> Records with modeling code
....................

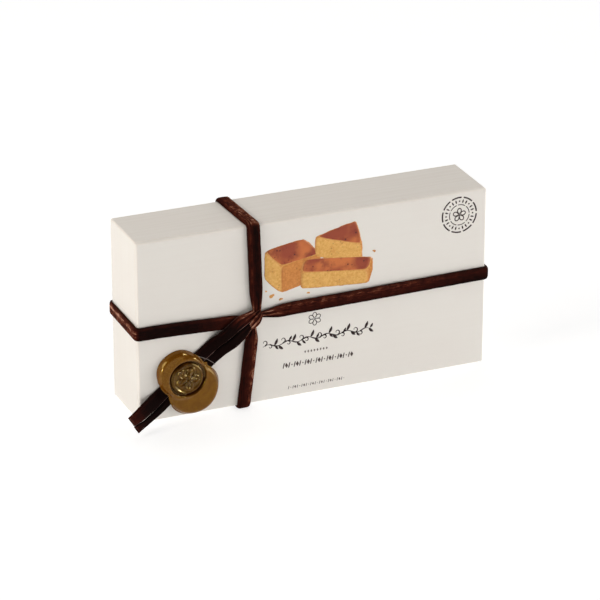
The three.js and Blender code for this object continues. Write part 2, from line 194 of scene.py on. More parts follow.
class Nodes:
    """Builds one material's nodes."""

    def __init__(self, name):
        self.material = bpy.data.materials.new(name)
        self.material.use_nodes = True
        self.tree = self.material.node_tree
        self.shader = self.tree.nodes["Principled BSDF"]
        self.place = self.add("ShaderNodeTexCoord").outputs["Object"]

    def add(self, kind, inputs=None, **settings):
        node = self.tree.nodes.new(kind)
        for key, value in settings.items():
            setattr(node, key, value)
        for key, value in (inputs or {}).items():
            self.set(node.inputs[key], value)
        return node

    def set(self, socket, value):
        if isinstance(value, bpy.types.NodeSocket):
            self.tree.links.new(value, socket)
        else:
            socket.default_value = value

    def shade(self, **inputs):
        for key, value in inputs.items():
            self.set(self.shader.inputs[key.replace("_", " ")], value)

    def scaled(self, scale):
        return self.add("ShaderNodeMapping", {"Vector": self.place, "Scale": scale}).outputs["Vector"]

    def noise(self, scale, detail, roughness, vector=None, distortion=0.0):
        inputs = {"Vector": vector or self.place, "Scale": scale, "Detail": detail}
        inputs.update({"Roughness": roughness, "Distortion": distortion})
        return self.add("ShaderNodeTexNoise", inputs).outputs["Fac"]

    def math(self, operation, *values):
        return self.add("ShaderNodeMath", dict(enumerate(values)), operation=operation).outputs[0]

    def spread(self, value, low, high, to_low=0.0, to_high=1.0, smooth=True):
        kind = "SMOOTHSTEP" if smooth else "LINEAR"
        inputs = {"Value": value, "From Min": low, "From Max": high, "To Min": to_low, "To Max": to_high}
        return self.add("ShaderNodeMapRange", inputs, interpolation_type=kind).outputs["Result"]

    def between(self, share, first, second):
        """A number between two others."""
        return self.add("ShaderNodeMix", {0: share, 2: first, 3: second}, data_type="FLOAT").outputs[0]

    def mix(self, share, first, second):
        """A colour between two others."""
        return self.add("ShaderNodeMix", {0: share, 6: first, 7: second}, data_type="RGBA").outputs[2]

    def ramp(self, value, stops):
        node = self.add("ShaderNodeValToRGB", {"Fac": value})
        while len(node.color_ramp.elements) < len(stops):
            node.color_ramp.elements.new(0.5)
        for element, (position, shade) in zip(node.color_ramp.elements, stops):
            element.position, element.color = position, shade
        return node.outputs["Color"]

    def mark(self, name):
        return self.add("ShaderNodeAttribute", attribute_name=name).outputs["Fac"]

    def bump(self, height, distance, strength):
        inputs = {"Height": height, "Distance": distance, "Strength": strength}
        return self.add("ShaderNodeBump", inputs).outputs["Normal"]


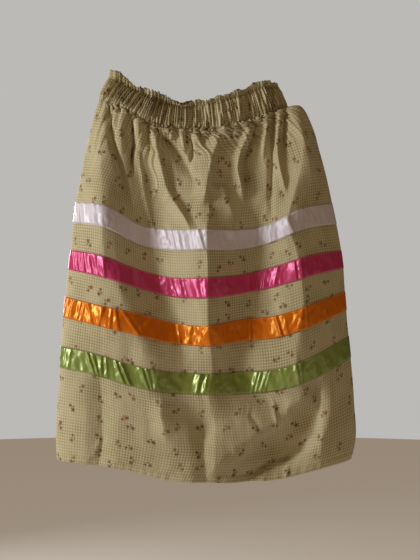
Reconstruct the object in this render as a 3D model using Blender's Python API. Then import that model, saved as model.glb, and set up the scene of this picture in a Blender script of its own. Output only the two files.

....................

> The task
Within the entries above, report how many lines include "this", and keep the answer to the number.

> The result
2